The Joint Admission and Matriculation Board (JAMB) was established to ensure uniform standard in the conduct of matriculation examination and the placement of suitably qualified candidates into the nation’s tertiary institutions.
Fabian Benjamin, head of public affairs and protocol of JAMB, said the board did not and had never determined any uniform national UTME cut-off marks for any tertiary institution.
He said: “The lucid process of admission, which the former president of the Academic Staff Union of University, Nasir Fagge, expounded and which was published in Premium Times, is the exact process being followed in the conduct of admission exercise to tertiary institutions.
“This process has even been improved upon with the elimination of human interference through its full automation with the introduction of the Central Admissions Processing System. For the purpose of emphasis, the board conducts the UTME and hands over the results to institutions for the conduct of admissions.”
Fagge had earlier reiterated the need for a review of the law establishing JAMB. According to him, the idea of allowing the examination body to decide general cut-off marks for the country’s tertiary institution must be jettisoned, if the system is to achieve its mandate.
In line with this call, JAMB cut-off marks are determined by the heads of tertiary institutions across the country. They would normally hold a policy meeting that is chaired by the minister of education every year to decide the minimum cut-off marks for the academic year.
At this meeting, the admission guidelines, which include recommendations from individual institutions and their preferred minimum admission scores, are presented and deliberated upon, and this invariably means that it is not JAMB that decides the cut-off marks.
However, before the meeting, for instance, more than 50 percent of the universities would have submitted in writing their minimum scores of 200 and above to the board for presentation to the meeting for the purpose of deliberation.
The same applied to the other tiers of tertiary institutions.
Read also: Reps to probe JAMB over multiple administrative charges imposed on UTME candidates
The implication of this process is that no institution will be able to admit any candidate with any score below what they had submitted as their minimum score.
According to Kayode Soremekun, a former vice-chancellor at the Federal University of Ado-Ekiti, there is a general dimension to the issue of pegging admission cut-off marks, and there is also the particularistic dimension.
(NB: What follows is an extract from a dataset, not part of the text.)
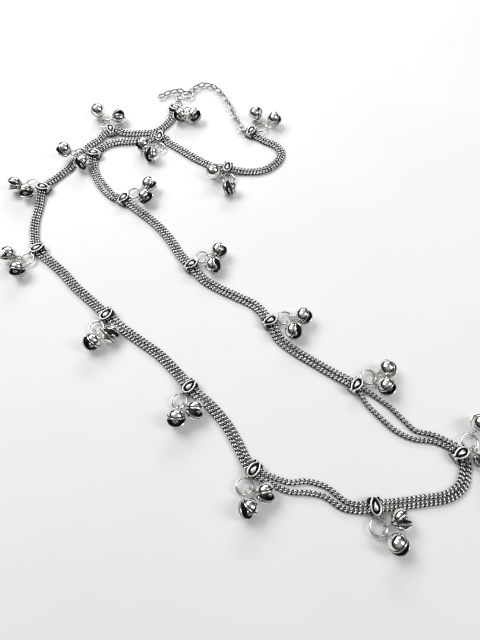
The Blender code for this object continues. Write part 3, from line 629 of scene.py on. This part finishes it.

“Cut off point also relates to the type of institution; there are also issues which relate to demand and supply as regards the status of the various institutions. The demand and supply factor is also relevant in terms of courses. Medicine for instance attracts a very high cut-off point in most universities,” he said.
There are basically three categories considered in pegging the cut-off marks, which are university, polytechnics, and College of Education. There are varying cut-off points for these institutions with the universities attracting the highest cut-off points in the above category.
There is also variety regarding the private universities. The hot cakes among the private universities category are Covenant University, Afe Babalola University, Babcock, to some extent Bowen, and Igbinedion which are usually fully subscribed.
So they can afford to have relatively high cut-off points. The others are usually struggling in terms of attracting students.
The parameters for admission into tertiary institutions are Post-UTME/Post-A/L qualifications screening test score; O/L grade score; and in some cases, physical test (such as applicable in the Nigerian Defence Academy/Police Academy).
Hence, it is the score from all these segments that are added together to have an eventual ranking table or “cut-off” score.
The role of the JAMB in all these is to ensure that the goalpost is not shifted in the middle of the game.
Furthermore, in most cases, the UTME score is not the sole determinant of the placement of candidates into tertiary institutions.
Besides, each institution is meant to determine and submit to JAMB its minimum UTME score after analysing the UTME scores of its applicants against its available quota.
As such, the undue attention to the so-called national minimum UTME score is a major conception of many ill-informed candidates who assumed that they have finally attained the benchmark having achieved the so-called minimum national score or “cut-off point’ for admission.
Moreover, the decisions at the annual policy meeting on admission do not in any way imply reducing the minimum prescriptions emanating from the institutions, except in a few situations where these institutions had submitted minimum UTME scores that fell below what the policy meeting considered as the acceptable minimum score.